▶ [Task brief] Reproduce the data in its entirety, exactly as supplied.
□ □ □
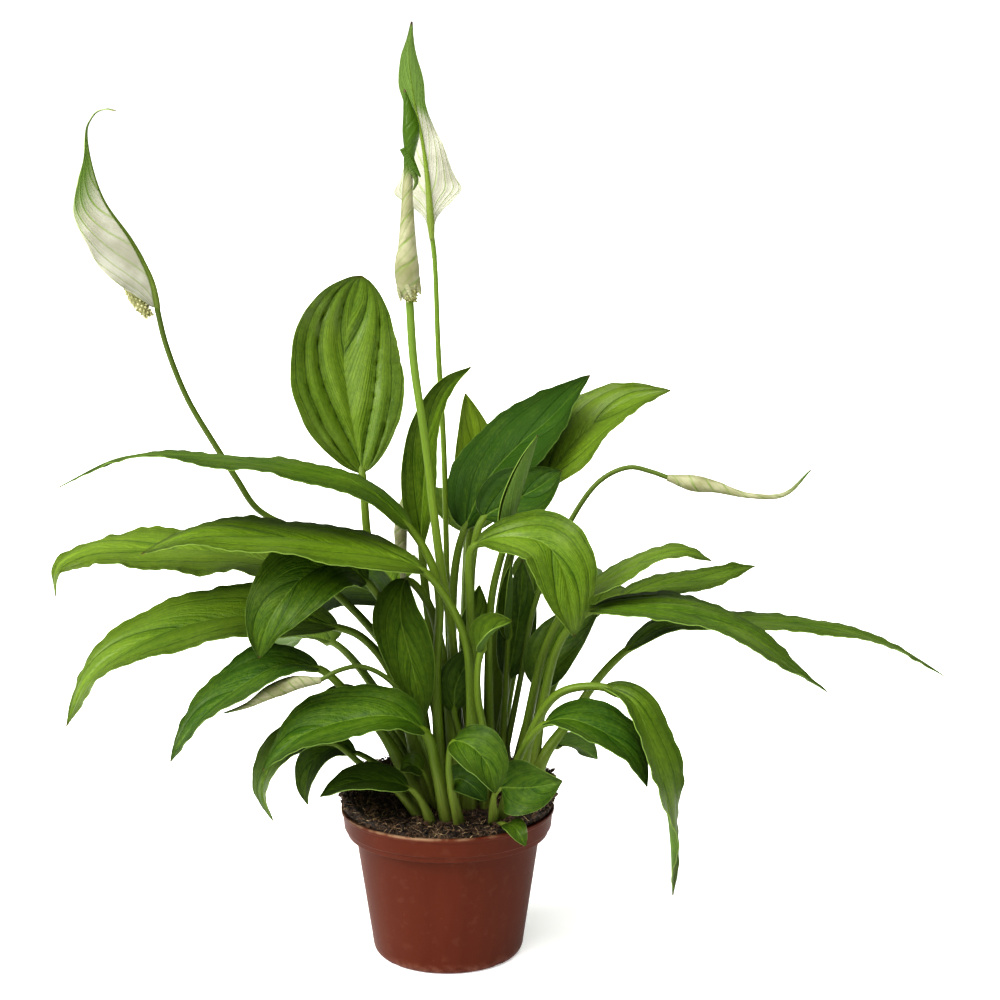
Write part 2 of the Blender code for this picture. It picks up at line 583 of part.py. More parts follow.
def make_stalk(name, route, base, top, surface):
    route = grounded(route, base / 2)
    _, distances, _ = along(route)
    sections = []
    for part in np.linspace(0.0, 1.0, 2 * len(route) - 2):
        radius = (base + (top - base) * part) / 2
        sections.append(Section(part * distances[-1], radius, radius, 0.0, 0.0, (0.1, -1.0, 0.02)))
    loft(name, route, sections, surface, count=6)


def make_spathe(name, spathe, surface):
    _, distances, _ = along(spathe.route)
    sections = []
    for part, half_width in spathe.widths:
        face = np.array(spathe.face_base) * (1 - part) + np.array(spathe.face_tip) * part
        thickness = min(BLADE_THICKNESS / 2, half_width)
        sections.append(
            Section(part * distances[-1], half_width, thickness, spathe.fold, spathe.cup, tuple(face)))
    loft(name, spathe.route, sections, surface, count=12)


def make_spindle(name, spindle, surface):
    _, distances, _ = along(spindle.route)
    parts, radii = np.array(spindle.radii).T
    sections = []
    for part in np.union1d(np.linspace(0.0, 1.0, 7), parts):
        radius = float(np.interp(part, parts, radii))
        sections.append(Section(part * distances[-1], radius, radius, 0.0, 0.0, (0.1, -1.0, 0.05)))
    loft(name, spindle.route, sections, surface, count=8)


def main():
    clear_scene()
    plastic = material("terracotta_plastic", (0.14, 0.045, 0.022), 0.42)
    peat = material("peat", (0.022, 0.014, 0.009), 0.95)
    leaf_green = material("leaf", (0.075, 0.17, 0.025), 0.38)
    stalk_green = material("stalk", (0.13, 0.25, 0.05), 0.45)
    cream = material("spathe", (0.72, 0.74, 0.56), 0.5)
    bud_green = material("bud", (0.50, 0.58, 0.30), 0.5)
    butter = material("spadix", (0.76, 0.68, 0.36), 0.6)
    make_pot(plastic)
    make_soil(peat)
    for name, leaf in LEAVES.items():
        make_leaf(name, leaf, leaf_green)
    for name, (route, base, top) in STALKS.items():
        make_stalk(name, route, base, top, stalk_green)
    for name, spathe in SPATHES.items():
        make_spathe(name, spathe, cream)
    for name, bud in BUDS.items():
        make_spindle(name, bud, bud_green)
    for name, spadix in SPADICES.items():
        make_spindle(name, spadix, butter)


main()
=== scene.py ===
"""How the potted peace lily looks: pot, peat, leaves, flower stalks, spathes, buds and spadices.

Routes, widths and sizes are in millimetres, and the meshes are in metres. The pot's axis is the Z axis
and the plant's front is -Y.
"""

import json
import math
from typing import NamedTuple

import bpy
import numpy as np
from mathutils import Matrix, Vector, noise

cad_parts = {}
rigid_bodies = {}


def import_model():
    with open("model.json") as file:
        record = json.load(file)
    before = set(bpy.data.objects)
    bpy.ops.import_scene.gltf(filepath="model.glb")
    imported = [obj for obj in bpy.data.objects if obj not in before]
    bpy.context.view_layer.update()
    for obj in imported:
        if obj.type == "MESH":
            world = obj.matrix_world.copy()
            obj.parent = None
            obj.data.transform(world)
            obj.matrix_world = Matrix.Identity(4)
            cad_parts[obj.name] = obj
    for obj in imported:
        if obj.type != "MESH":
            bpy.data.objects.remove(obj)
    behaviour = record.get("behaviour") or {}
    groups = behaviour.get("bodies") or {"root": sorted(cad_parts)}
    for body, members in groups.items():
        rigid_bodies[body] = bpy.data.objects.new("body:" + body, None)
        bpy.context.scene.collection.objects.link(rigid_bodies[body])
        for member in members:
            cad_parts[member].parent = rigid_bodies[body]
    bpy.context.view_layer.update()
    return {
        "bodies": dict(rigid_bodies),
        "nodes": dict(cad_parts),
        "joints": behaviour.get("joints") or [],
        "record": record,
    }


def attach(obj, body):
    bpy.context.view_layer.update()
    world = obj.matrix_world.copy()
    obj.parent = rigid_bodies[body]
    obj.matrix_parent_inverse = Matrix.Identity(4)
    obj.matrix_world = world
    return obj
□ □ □
▶ [Exercise response]
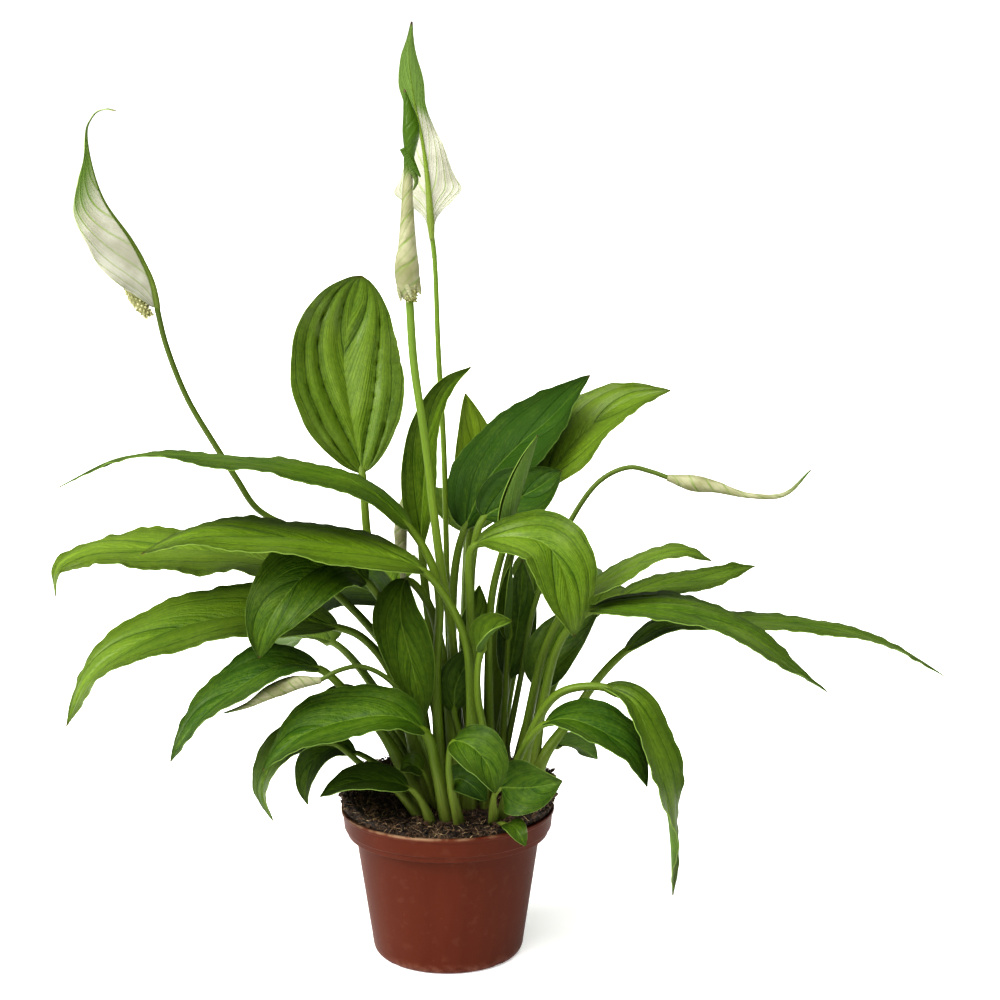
Write part 2 of the Blender code for this picture. It picks up at line 583 of part.py. More parts follow.
def make_stalk(name, route, base, top, surface):
    route = grounded(route, base / 2)
    _, distances, _ = along(route)
    sections = []
    for part in np.linspace(0.0, 1.0, 2 * len(route) - 2):
        radius = (base + (top - base) * part) / 2
        sections.append(Section(part * distances[-1], radius, radius, 0.0, 0.0, (0.1, -1.0, 0.02)))
    loft(name, route, sections, surface, count=6)


def make_spathe(name, spathe, surface):
    _, distances, _ = along(spathe.route)
    sections = []
    for part, half_width in spathe.widths:
        face = np.array(spathe.face_base) * (1 - part) + np.array(spathe.face_tip) * part
        thickness = min(BLADE_THICKNESS / 2, half_width)
        sections.append(
            Section(part * distances[-1], half_width, thickness, spathe.fold, spathe.cup, tuple(face)))
    loft(name, spathe.route, sections, surface, count=12)


def make_spindle(name, spindle, surface):
    _, distances, _ = along(spindle.route)
    parts, radii = np.array(spindle.radii).T
    sections = []
    for part in np.union1d(np.linspace(0.0, 1.0, 7), parts):
        radius = float(np.interp(part, parts, radii))
        sections.append(Section(part * distances[-1], radius, radius, 0.0, 0.0, (0.1, -1.0, 0.05)))
    loft(name, spindle.route, sections, surface, count=8)


def main():
    clear_scene()
    plastic = material("terracotta_plastic", (0.14, 0.045, 0.022), 0.42)
    peat = material("peat", (0.022, 0.014, 0.009), 0.95)
    leaf_green = material("leaf", (0.075, 0.17, 0.025), 0.38)
    stalk_green = material("stalk", (0.13, 0.25, 0.05), 0.45)
    cream = material("spathe", (0.72, 0.74, 0.56), 0.5)
    bud_green = material("bud", (0.50, 0.58, 0.30), 0.5)
    butter = material("spadix", (0.76, 0.68, 0.36), 0.6)
    make_pot(plastic)
    make_soil(peat)
    for name, leaf in LEAVES.items():
        make_leaf(name, leaf, leaf_green)
    for name, (route, base, top) in STALKS.items():
        make_stalk(name, route, base, top, stalk_green)
    for name, spathe in SPATHES.items():
        make_spathe(name, spathe, cream)
    for name, bud in BUDS.items():
        make_spindle(name, bud, bud_green)
    for name, spadix in SPADICES.items():
        make_spindle(name, spadix, butter)


main()
=== scene.py ===
"""How the potted peace lily looks: pot, peat, leaves, flower stalks, spathes, buds and spadices.

Routes, widths and sizes are in millimetres, and the meshes are in metres. The pot's axis is the Z axis
and the plant's front is -Y.
"""

import json
import math
from typing import NamedTuple

import bpy
import numpy as np
from mathutils import Matrix, Vector, noise

cad_parts = {}
rigid_bodies = {}


def import_model():
    with open("model.json") as file:
        record = json.load(file)
    before = set(bpy.data.objects)
    bpy.ops.import_scene.gltf(filepath="model.glb")
    imported = [obj for obj in bpy.data.objects if obj not in before]
    bpy.context.view_layer.update()
    for obj in imported:
        if obj.type == "MESH":
            world = obj.matrix_world.copy()
            obj.parent = None
            obj.data.transform(world)
            obj.matrix_world = Matrix.Identity(4)
            cad_parts[obj.name] = obj
    for obj in imported:
        if obj.type != "MESH":
            bpy.data.objects.remove(obj)
    behaviour = record.get("behaviour") or {}
    groups = behaviour.get("bodies") or {"root": sorted(cad_parts)}
    for body, members in groups.items():
        rigid_bodies[body] = bpy.data.objects.new("body:" + body, None)
        bpy.context.scene.collection.objects.link(rigid_bodies[body])
        for member in members:
            cad_parts[member].parent = rigid_bodies[body]
    bpy.context.view_layer.update()
    return {
        "bodies": dict(rigid_bodies),
        "nodes": dict(cad_parts),
        "joints": behaviour.get("joints") or [],
        "record": record,
    }


def attach(obj, body):
    bpy.context.view_layer.update()
    world = obj.matrix_world.copy()
    obj.parent = rigid_bodies[body]
    obj.matrix_parent_inverse = Matrix.Identity(4)
    obj.matrix_world = world
    return obj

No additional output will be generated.